Reproduce exactly the lines of the material beneath, from the line that contains "shape = piece.Shape" to the line that contains "point = shown.matrix_world", both included, and no other lines.

↓

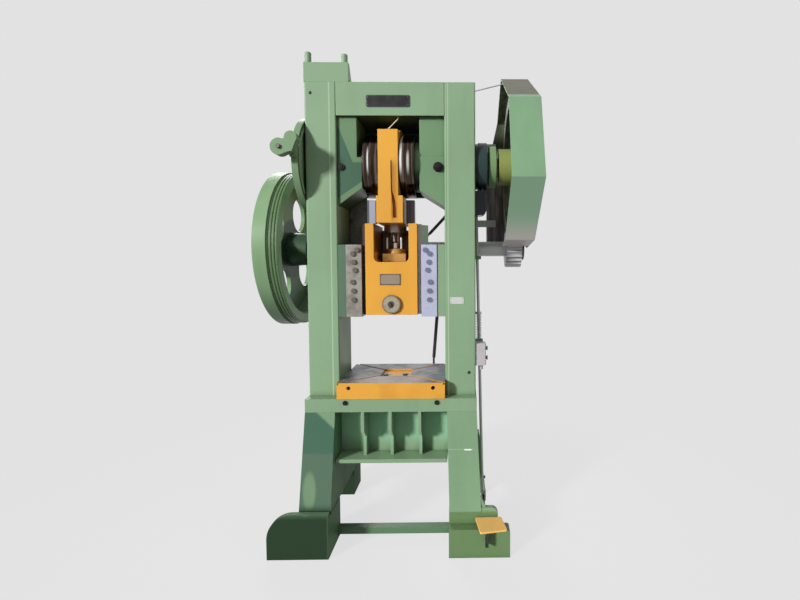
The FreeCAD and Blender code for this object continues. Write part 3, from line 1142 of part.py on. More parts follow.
def starter():
    """Starter box on the right pillar's outer face with two sprung push buttons."""
    places = (("start_button", "starter_z + 27"), ("stop_button", "starter_z - 21"))
    face_x = "pillar_out + 48"
    case = block("starter_case", ("pillar_out", face_x), ("10", "70"), ("starter_z - 55", "starter_z + 55"))
    pockets = [rod(label + "_pocket", "X", (face_x + " - 15", face_x + " + 1"), ("40", z), "9")
               for label, z in places]
    gland = rod("starter_neck", "Z", ("starter_z - 78", "starter_z - 54"), ("pillar_out + 26", "40"), "12")
    node(fuse("starter_box", cut("starter_case_cut", case, *pockets), gland))
    cover = block("starter_cover_plate", (face_x, face_x + " + 3"), ("13", "67"),
                  ("starter_z - 52", "starter_z + 52"))
    holes = [rod(label + "_hole", "X", (face_x + " - 1", face_x + " + 4"), ("40", z), "7 + side_gap")
             for label, z in places]
    node(cut("starter_cover", cover, *holes))
    for label, z in places:
        node(fuse(label, rod(label + "_stem", "X", (face_x + " - 9", face_x + " + 8"), ("40", z), "7"),
                  rod(label + "_cap", "X", (face_x + " + 7", face_x + " + 13"), ("40", z), "11")))


def guide_bars():
    """Two steel bars on the slide's horns that keep the pitman's foot in line."""
    bars = [block(side + "_guide_bar", mirrored(sign, "horn_in", "horn_in + 40"),
                  ("slide_front + 1", "slide_front + 45"), ("slide_top", "slide_top + 112"))
            for side, sign in SIDES]
    node(group("guide_bars", bars))


def pipe(label, radius, bend, points):
    """Rigid pipe: straight runs joined by tangent arcs."""
    spots = [FreeCAD.Vector(x, size("face") + y, z) for x, y, z in points]
    edges = []
    last = spots[0]
    for before, corner, after in zip(spots, spots[1:], spots[2:]):
        come, go = (corner - before).normalize(), (after - corner).normalize()
        half = math.acos(max(-1.0, min(1.0, come.dot(go)))) / 2
        trim = bend * math.tan(half)
        first, end = corner - come * trim, corner + go * trim
        level = (first + end) * 0.5
        lean = math.cos(half)
        edges.append(Part.makeLine(last, first))
        edges.append(Part.Arc(first, level + (corner - level) * (lean / (1 + lean)), end).toShape())
        last = end
    edges.append(Part.makeLine(last, spots[-1]))
    path = Part.Wire(edges)
    section = Part.Wire(Part.makeCircle(radius, spots[0], spots[1] - spots[0]))
    tube = made("Part::Feature", label)
    tube.Shape = path.makePipeShell([section], True, False)
    print("%s: volume %.4f of section times length" % (
        label, tube.Shape.Volume / (math.pi * radius ** 2 * path.Length)))
    return tube


def pipes():
    """Conduit behind the slide and a thin oil pipe under the crown."""
    deep, slab = size("pillar_deep"), size("bed_back")
    back = slab + 25
    x = size("pillar_in") + 22
    top = size("slide_top") + 108
    conduit = pipe("conduit", size("conduit"), 20, [
        (x, deep, top), (x, back, top), (x - 150, back, top - 160), (x - 78, back, top - 540),
        (x - 104, back, size("bed_top") + 100), (x - 104, back, size("bed_top") - 30),
        (x - 104, slab, size("bed_top") - 30)])
    under = size("crown_low")
    oil = pipe("oil_pipe", 2.5, 8, [(35, 24, under), (35, 24, under - 9), (-16, 24, under - 60)])
    node(group("lube_lines", [conduit, oil]))


frame()
motor_bracket()
bolster()
guides()
plates()
crankshaft()
sleeve_and_pitman()
node(ball_screw())
slide_pieces()
gears()
flywheel()
back_shaft()
brake()
guard()
pedal()
pull_rod()
trip_latch()
starter()
guide_bars()
pipes()

doc.recompute()

# ---------------------------------------------------------------------------------------------
# Checks and files
# ---------------------------------------------------------------------------------------------
for item in doc.Objects:
    if "Invalid" in item.State or "Error" in item.State:
        raise RuntimeError("%s has failed: %s" % (item.Label, item.State))
for piece in NODES:
    if piece.Shape.isNull() or not piece.Shape.isValid() or not piece.Shape.Solids:
        raise RuntimeError("%s has no valid solid" % piece.Label)

os.makedirs("parts", exist_ok=True)
for piece in NODES:
    piece.Shape.exportStep("parts/%s.step" % piece.Label)
    box = piece.Shape.BoundBox
    print("%-18s solids %2d  x %7.1f %7.1f  y %7.1f %7.1f  z %7.1f %7.1f  litres %6.2f" % (
        piece.Label, len(piece.Shape.Solids), box.XMin, box.XMax, box.YMin, box.YMax, box.ZMin, box.ZMax,
        piece.Shape.Volume / 1e6))
print("nodes", len(NODES))
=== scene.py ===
"""Mechanical stamping press: finishes, small pieces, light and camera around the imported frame."""
import json
import math

import bmesh
import bpy
from mathutils import Matrix, Vector

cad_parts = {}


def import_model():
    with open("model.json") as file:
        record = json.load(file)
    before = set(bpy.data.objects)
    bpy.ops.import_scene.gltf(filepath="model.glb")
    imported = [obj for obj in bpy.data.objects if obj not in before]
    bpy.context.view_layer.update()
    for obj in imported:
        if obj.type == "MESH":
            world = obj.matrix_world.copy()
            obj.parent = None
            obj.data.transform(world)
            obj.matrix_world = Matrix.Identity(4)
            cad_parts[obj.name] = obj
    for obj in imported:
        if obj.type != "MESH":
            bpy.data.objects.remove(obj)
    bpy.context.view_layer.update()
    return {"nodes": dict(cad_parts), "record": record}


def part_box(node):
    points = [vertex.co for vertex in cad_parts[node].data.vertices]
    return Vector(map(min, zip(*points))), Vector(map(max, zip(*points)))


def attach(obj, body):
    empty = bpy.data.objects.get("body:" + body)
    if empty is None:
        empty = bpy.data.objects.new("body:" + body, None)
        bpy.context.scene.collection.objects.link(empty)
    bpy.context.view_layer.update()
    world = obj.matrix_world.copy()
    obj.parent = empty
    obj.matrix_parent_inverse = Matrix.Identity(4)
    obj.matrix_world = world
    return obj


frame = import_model()

# ---------------------------------------------------------------------------------------------
# Places, in metres: x and z as on the press, depths measured from the pillars' front face
# ---------------------------------------------------------------------------------------------
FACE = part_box("crown")[0].y
SHAFT_Z = (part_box("back_shaft")[0].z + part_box("back_shaft")[1].z) / 2
# Depth and height of the axes that run along X
SHAFT_AXIS = (0.305, SHAFT_Z)
CRANK_AXIS = (0.14, 1.865)


def at(x, y, z):
    """Point given by its depth behind the pillars' front face."""
    return Vector((x, FACE + y, z))


# ---------------------------------------------------------------------------------------------
# Shader maths
# ---------------------------------------------------------------------------------------------
class Flow:
    """Socket of a material's node tree that can be used in expressions."""

    def __init__(self, finish, socket):
        self.finish = finish
        self.socket = socket

    def math(self, operation, *others):
        return self.finish.math(operation, self, *others)

    def __add__(self, other):
        return self.math("ADD", other)

    def __radd__(self, other):
        return self.math("ADD", other)

    def __sub__(self, other):
        return self.math("SUBTRACT", other)

    def __rsub__(self, other):
        return self.finish.math("SUBTRACT", other, self)

    def __mul__(self, other):
        return self.math("MULTIPLY", other)

    def __rmul__(self, other):
        return self.math("MULTIPLY", other)

    def clamp(self):
        return self.finish.node("ShaderNodeClamp", {}, {"Value": self})["Result"]

    def step(self, low, high):
        """Smooth rise from 0 at low to 1 at high."""
        return self.finish.node("ShaderNodeMapRange", {"interpolation_type": "SMOOTHSTEP"},
                                {"Value": self, "From Min": low, "From Max": high})["Result"]


class Sockets:
    """Outputs of a node by name."""

    def __init__(self, finish, made):
        self.finish = finish
        self.made = made

    def __getitem__(self, name):
        return Flow(self.finish, self.made.outputs[name])


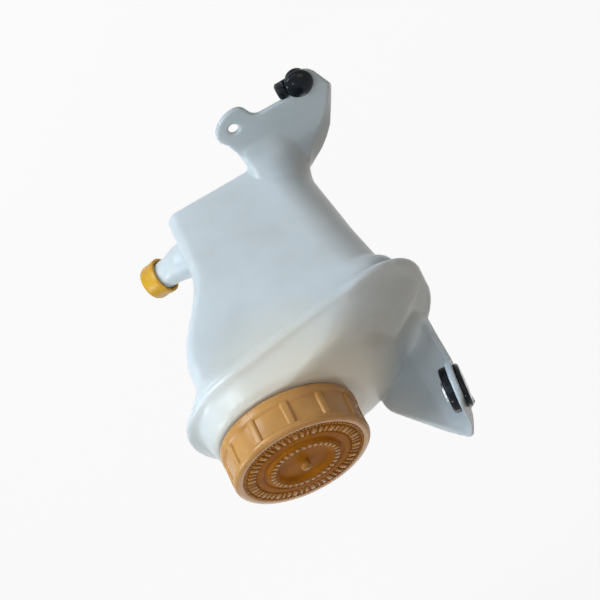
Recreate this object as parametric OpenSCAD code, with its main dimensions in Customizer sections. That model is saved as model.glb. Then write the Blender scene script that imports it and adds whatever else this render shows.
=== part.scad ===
// Power steering fluid reservoir: a two-shell moulded tank with a screw cap,
// two hose ports under push-on transport plugs, and two rubber-cushioned mounts.
// Heights are drawn downward from the middle of the cap's top face, on the neck
// axis. At the end everything is moved so that the origin is the centre of the
// upper mounting bush.

/* [Tank] */
// Wall thickness of both shells
wall = 2.6; // [2.2:0.1:3]
// Reach of the brim to the right of the neck axis
brim_right = 46; // [44.5:0.5:48]
// Reach of the brim to the left of the neck axis
brim_left = 93; // [90:1:96]
// Half the depth of the brim, front to back
brim_half = 44.5; // [43.5:0.5:46]
// Height of the rolled edge of the brim
brim_height = 5; // [4:0.5:6]
// Depth of the tank's floor below the top of the cap
floor_depth = 143.5; // [140:0.5:147]
// Half the depth of the lower shell at its floor
body_half = 33; // [31:1:35]

/* [Neck and cap] */
// Outer radius of the filler neck
neck_r = 29.5; // [29:0.25:30]
// Outer radius of the cap's grip
cap_r = 35; // [34.6:0.2:36.4]
// Height of the cap
cap_height = 19; // [18.5:0.5:20]
// Number of grip ribs around the cap
grip_count = 12; // [8:1:16]
// Width of one grip rib
grip_w = 4.4; // [3.6:0.2:5]

/* [Ports] */
// Outer radius of the hose port that shows at the front
port_r = 7.4; // [7:0.1:7.8]
// Length of that port outside the tank
port_length = 28.5; // [26:0.5:31]
// Turn of that port toward the back
port_turn = 22; // [18:1:26]
// Slope of that port below the level
port_drop = 10; // [7:1:12]
// Outer radius of the suction port at the back
suction_r = 9.5; // [9:0.25:10]
// Length of the suction port outside the tank
suction_length = 28; // [24:1:32]

/* [Ear bracket] */
// Thickness of the ear's bolted plate
ear_plate = 3.4; // [3:0.2:4.2]
// Lean of the ear's plate toward the neck
ear_lean = 8; // [6:1:10]
// Radius of the bolt hole through the steel sleeve
bolt_r = 3.2; // [3.1:0.05:3.3]
// Outer radius of the ear's rubber grommet
ear_grommet_r = 11.5; // [11:0.25:12]

/* [Foot bracket] */
// Thickness of the foot plate
foot_plate = 3.2; // [3:0.1:3.6]
// Slope of the foot plate, down toward the front
foot_slope = 16; // [14:1:18]
// Radius of the clip hole in the foot's tab
tab_hole_r = 2.7; // [2.6:0.1:3.2]
// Radius of the stud socket in the foot's rubber button
stud_r = 3; // [2.6:0.1:3.2]

/* [Hidden] */

$fn = 96;
milky = [0.87, 0.89, 0.88];
ochre = [0.80, 0.55, 0.22];
amber = [0.93, 0.68, 0.15];
rubber = [0.10, 0.10, 0.11];
steel = [0.72, 0.73, 0.75];
nylon = [0.93, 0.92, 0.88];

// Overlap of joined volumes inside one piece
bite = 0.4;
// Running gap between pieces that only rest in each other
rest_gap = 0.05;
// Points on each corner of a shell's section
corner_points = 11;

// Height of the weld line under the neck, and the two terms of its fall to the left
weld_z = -38.1;
fall_slope = 0.064;
fall_curve = 0.00144;
function fall(x) = fall_slope * x - fall_curve * x * x;

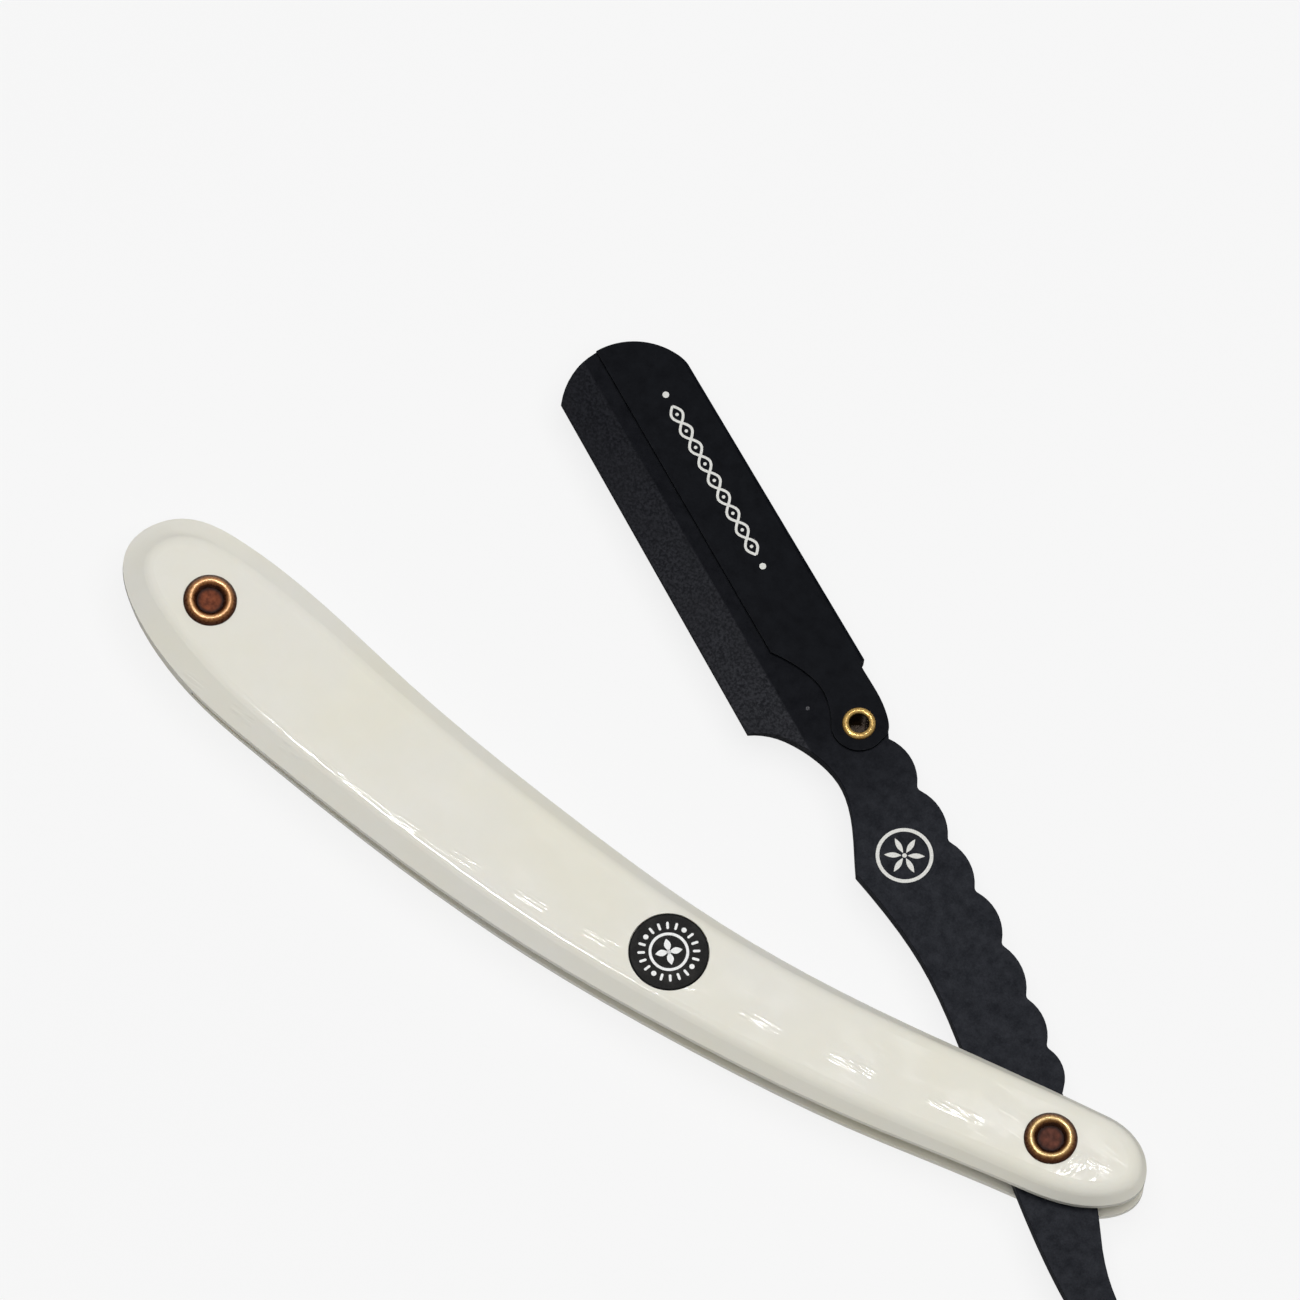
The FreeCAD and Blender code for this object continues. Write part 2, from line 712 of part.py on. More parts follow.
def make_cover():
    """The locking cover: a sheet folded over the leaves' spine, open along the front and ends."""
    body = new_body("locking_cover")
    outline = outline_sketch(body, "outline", cover_outline())
    blank = "2 * (Sizes.leaf_thickness + Sizes.cover_clearance + Sizes.cover_sheet)"
    hollow = "2 * (Sizes.leaf_thickness + Sizes.cover_clearance)"
    solid = pad(body, "blank", outline, blank, SideType="Symmetric")
    sheet_thickness = size("cover_sheet")
    far = 2 * TIP_CENTRE[0]
    corners = [
        (FOLD_HEEL_X, FOLD_HEEL_Y - sheet_thickness),
        (FOLD_HEEL_X, 2 * FOLD_HEEL_Y),
        (0, 2 * FOLD_HEEL_Y),
        (0, 2 * EDGE_Y),
        (far, 2 * EDGE_Y),
        (far, fold_height(far) - sheet_thickness),
    ]
    inner_z = size("leaf_thickness") + size("cover_clearance")

    def along_fold(edge, half_width, height_offset):
        ends = edge.Vertexes
        if len(ends) != 2 or math.dist(ends[0].Point, ends[1].Point) < FOLD_SHORTEST_EDGE:
            return False
        level = all(abs(abs(v.Z) - half_width) < 1e-6 for v in ends)
        return level and all(abs(v.Y - fold_height(v.X) - height_offset) < FOLD_TOLERANCE
                             for v in ends)

    fillet(body, "outer_bend", solid, "Sizes.fold_radius",
           lambda edge: along_fold(edge, inner_z + sheet_thickness, 0.0))
    cavity = polygon_sketch(body, "cavity", corners)
    inside = cut(body, "inside", cavity, hollow, SideType="Symmetric")
    fillet(body, "inner_bend", inside, "Sizes.fold_inner_radius",
           lambda edge: along_fold(edge, inner_z, -sheet_thickness))
    hole = circle_sketch(body, "eyelet_hole", "Sizes.eyelet_radius + Sizes.eyelet_clearance",
                         x="-Sizes.eyelet_x", y="Sizes.eyelet_y")
    cut_through(body, "eyelet_bore", hole)
    place(body, z=MIDDLE_LEVEL, turn="Sizes.opening_angle")


# ---------------------------------------------------------------------------------------------
# Assembly
# ---------------------------------------------------------------------------------------------

make_front_scale()
make_back_scale()
make_wedge_spacer()
make_medallion()
for end_name, end_x in (("pivot", "0"), ("wedge", "-Sizes.pin_spacing")):
    make_pin(end_name + "_pin", end_x)
    make_collar(end_name + "_collar_front", end_x, FRONT_FACET_LEVEL, FRONT)
    make_collar(end_name + "_collar_back", end_x, BACK_FACET_LEVEL, BACK)
make_washer("pivot_washer_back", BACK_INNER_LEVEL)
make_washer("pivot_washer_front", FRONT_INNER_LEVEL + " - Sizes.washer_thickness")
make_leaf("front_leaf", FRONT)
make_leaf("back_leaf", BACK)
make_blade_pin("blade_pin_heel", "-Sizes.heel_pin_x")
make_blade_pin("blade_pin_tip", "-Sizes.heel_pin_x - Sizes.blade_pin_spacing")
make_eyelet()
make_cover()

doc.recompute()
failed = [item.Name for item in doc.Objects if "Invalid" in item.State or "Error" in item.State]
if failed:
    raise RuntimeError("failed objects: " + ", ".join(failed))

os.makedirs("parts", exist_ok=True)
for piece in doc.Objects:
    if piece.TypeId != "PartDesign::Body":
        continue
    shape = piece.Shape
    if shape.isNull() or not shape.isValid() or len(shape.Solids) != 1:
        raise RuntimeError("bad shape: " + piece.Label)
    shape.exportStep("parts/%s.step" % piece.Label)
    box = shape.BoundBox
    print("%-20s %9.2f mm3  x %7.2f..%7.2f  y %6.2f..%6.2f  z %5.2f..%5.2f" % (
        piece.Label, shape.Volume, box.XMin, box.XMax, box.YMin, box.YMax, box.ZMin, box.ZMax))
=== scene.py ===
import json
import math

import bmesh
import bpy
from mathutils import Matrix, Vector


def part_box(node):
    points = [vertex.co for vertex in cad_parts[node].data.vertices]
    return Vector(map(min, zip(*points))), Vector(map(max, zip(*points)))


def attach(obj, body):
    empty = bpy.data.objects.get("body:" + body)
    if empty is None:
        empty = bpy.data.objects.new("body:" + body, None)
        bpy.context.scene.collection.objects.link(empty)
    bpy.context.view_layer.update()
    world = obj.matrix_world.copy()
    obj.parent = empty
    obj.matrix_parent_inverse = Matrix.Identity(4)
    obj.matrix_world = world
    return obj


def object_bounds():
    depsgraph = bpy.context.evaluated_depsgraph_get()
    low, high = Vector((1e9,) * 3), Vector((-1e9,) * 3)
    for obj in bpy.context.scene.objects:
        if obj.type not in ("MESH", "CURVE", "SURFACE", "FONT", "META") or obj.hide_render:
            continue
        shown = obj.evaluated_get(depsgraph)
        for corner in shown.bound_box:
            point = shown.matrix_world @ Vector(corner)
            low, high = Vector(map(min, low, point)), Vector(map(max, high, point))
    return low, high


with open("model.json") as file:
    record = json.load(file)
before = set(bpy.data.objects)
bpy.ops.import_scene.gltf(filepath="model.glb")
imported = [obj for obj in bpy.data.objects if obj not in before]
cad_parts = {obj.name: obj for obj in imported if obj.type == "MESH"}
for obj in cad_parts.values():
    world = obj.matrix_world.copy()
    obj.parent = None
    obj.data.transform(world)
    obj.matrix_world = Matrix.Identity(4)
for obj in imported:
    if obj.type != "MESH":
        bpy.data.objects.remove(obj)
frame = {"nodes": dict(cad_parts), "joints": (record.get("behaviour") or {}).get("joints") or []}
cad_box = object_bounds()

# Looks for the folding razor: black satin steel, ivory plastic, antique brass collars.
# Everything is in metres, in the frame of the CAD model: +Z out of the handle's front face.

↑

RESULT
    shape = piece.Shape
    if shape.isNull() or not shape.isValid() or len(shape.Solids) != 1:
        raise RuntimeError("bad shape: " + piece.Label)
    shape.exportStep("parts/%s.step" % piece.Label)
    box = shape.BoundBox
    print("%-20s %9.2f mm3  x %7.2f..%7.2f  y %6.2f..%6.2f  z %5.2f..%5.2f" % (
        piece.Label, shape.Volume, box.XMin, box.XMax, box.YMin, box.YMax, box.ZMin, box.ZMax))
=== scene.py ===
import json
import math

import bmesh
import bpy
from mathutils import Matrix, Vector


def part_box(node):
    points = [vertex.co for vertex in cad_parts[node].data.vertices]
    return Vector(map(min, zip(*points))), Vector(map(max, zip(*points)))


def attach(obj, body):
    empty = bpy.data.objects.get("body:" + body)
    if empty is None:
        empty = bpy.data.objects.new("body:" + body, None)
        bpy.context.scene.collection.objects.link(empty)
    bpy.context.view_layer.update()
    world = obj.matrix_world.copy()
    obj.parent = empty
    obj.matrix_parent_inverse = Matrix.Identity(4)
    obj.matrix_world = world
    return obj


def object_bounds():
    depsgraph = bpy.context.evaluated_depsgraph_get()
    low, high = Vector((1e9,) * 3), Vector((-1e9,) * 3)
    for obj in bpy.context.scene.objects:
        if obj.type not in ("MESH", "CURVE", "SURFACE", "FONT", "META") or obj.hide_render:
            continue
        shown = obj.evaluated_get(depsgraph)
        for corner in shown.bound_box:
            point = shown.matrix_world @ Vector(corner)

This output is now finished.